## DATA PROVIDED
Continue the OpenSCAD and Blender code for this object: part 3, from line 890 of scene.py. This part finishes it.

...

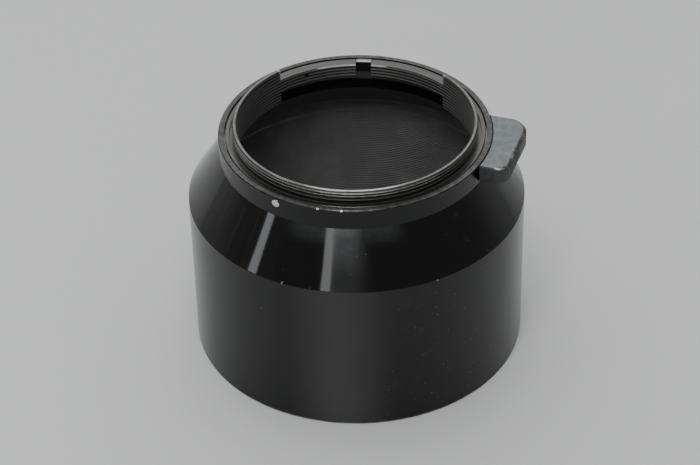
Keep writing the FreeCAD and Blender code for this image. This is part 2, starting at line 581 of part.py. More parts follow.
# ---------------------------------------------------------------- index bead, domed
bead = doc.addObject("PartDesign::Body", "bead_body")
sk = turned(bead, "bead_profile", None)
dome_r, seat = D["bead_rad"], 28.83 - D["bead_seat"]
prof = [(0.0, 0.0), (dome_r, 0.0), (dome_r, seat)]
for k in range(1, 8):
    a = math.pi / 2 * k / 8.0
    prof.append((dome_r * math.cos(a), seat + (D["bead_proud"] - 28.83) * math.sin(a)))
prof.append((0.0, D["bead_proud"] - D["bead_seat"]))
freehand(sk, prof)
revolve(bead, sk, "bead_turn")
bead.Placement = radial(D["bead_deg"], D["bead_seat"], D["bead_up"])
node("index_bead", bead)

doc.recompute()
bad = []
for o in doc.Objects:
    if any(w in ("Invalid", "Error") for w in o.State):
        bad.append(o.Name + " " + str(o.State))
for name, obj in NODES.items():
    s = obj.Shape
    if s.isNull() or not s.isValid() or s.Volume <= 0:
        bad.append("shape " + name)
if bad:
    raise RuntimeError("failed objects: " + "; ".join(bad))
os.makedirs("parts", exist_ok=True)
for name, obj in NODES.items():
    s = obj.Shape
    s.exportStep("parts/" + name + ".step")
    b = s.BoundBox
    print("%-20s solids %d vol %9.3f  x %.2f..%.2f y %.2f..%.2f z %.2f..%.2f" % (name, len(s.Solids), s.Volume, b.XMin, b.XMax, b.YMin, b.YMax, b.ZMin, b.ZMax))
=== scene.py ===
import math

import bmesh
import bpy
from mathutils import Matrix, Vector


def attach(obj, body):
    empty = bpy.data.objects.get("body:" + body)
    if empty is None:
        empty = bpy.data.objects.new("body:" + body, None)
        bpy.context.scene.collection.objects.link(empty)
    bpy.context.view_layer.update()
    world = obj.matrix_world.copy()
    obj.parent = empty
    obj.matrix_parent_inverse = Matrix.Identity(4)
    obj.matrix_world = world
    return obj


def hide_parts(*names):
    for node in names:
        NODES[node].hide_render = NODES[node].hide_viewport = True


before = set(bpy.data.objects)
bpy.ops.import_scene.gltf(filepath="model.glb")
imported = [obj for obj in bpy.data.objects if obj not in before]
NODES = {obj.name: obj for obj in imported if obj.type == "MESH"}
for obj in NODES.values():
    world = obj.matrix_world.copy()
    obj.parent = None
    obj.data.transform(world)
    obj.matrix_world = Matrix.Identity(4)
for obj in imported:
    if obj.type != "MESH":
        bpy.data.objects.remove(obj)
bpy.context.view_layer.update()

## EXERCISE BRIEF
Extract exactly and only the lines above from the line containing "doc.recompute()" through the line containing "obj.parent = None", both end lines included.

## FINISHED EXERCISE
doc.recompute()
bad = []
for o in doc.Objects:
    if any(w in ("Invalid", "Error") for w in o.State):
        bad.append(o.Name + " " + str(o.State))
for name, obj in NODES.items():
    s = obj.Shape
    if s.isNull() or not s.isValid() or s.Volume <= 0:
        bad.append("shape " + name)
if bad:
    raise RuntimeError("failed objects: " + "; ".join(bad))
os.makedirs("parts", exist_ok=True)
for name, obj in NODES.items():
    s = obj.Shape
    s.exportStep("parts/" + name + ".step")
    b = s.BoundBox
    print("%-20s solids %d vol %9.3f  x %.2f..%.2f y %.2f..%.2f z %.2f..%.2f" % (name, len(s.Solids), s.Volume, b.XMin, b.XMax, b.YMin, b.YMax, b.ZMin, b.ZMax))
=== scene.py ===
import math

import bmesh
import bpy
from mathutils import Matrix, Vector


def attach(obj, body):
    empty = bpy.data.objects.get("body:" + body)
    if empty is None:
        empty = bpy.data.objects.new("body:" + body, None)
        bpy.context.scene.collection.objects.link(empty)
    bpy.context.view_layer.update()
    world = obj.matrix_world.copy()
    obj.parent = empty
    obj.matrix_parent_inverse = Matrix.Identity(4)
    obj.matrix_world = world
    return obj


def hide_parts(*names):
    for node in names:
        NODES[node].hide_render = NODES[node].hide_viewport = True


before = set(bpy.data.objects)
bpy.ops.import_scene.gltf(filepath="model.glb")
imported = [obj for obj in bpy.data.objects if obj not in before]
NODES = {obj.name: obj for obj in imported if obj.type == "MESH"}
for obj in NODES.values():
    world = obj.matrix_world.copy()
    obj.parent = None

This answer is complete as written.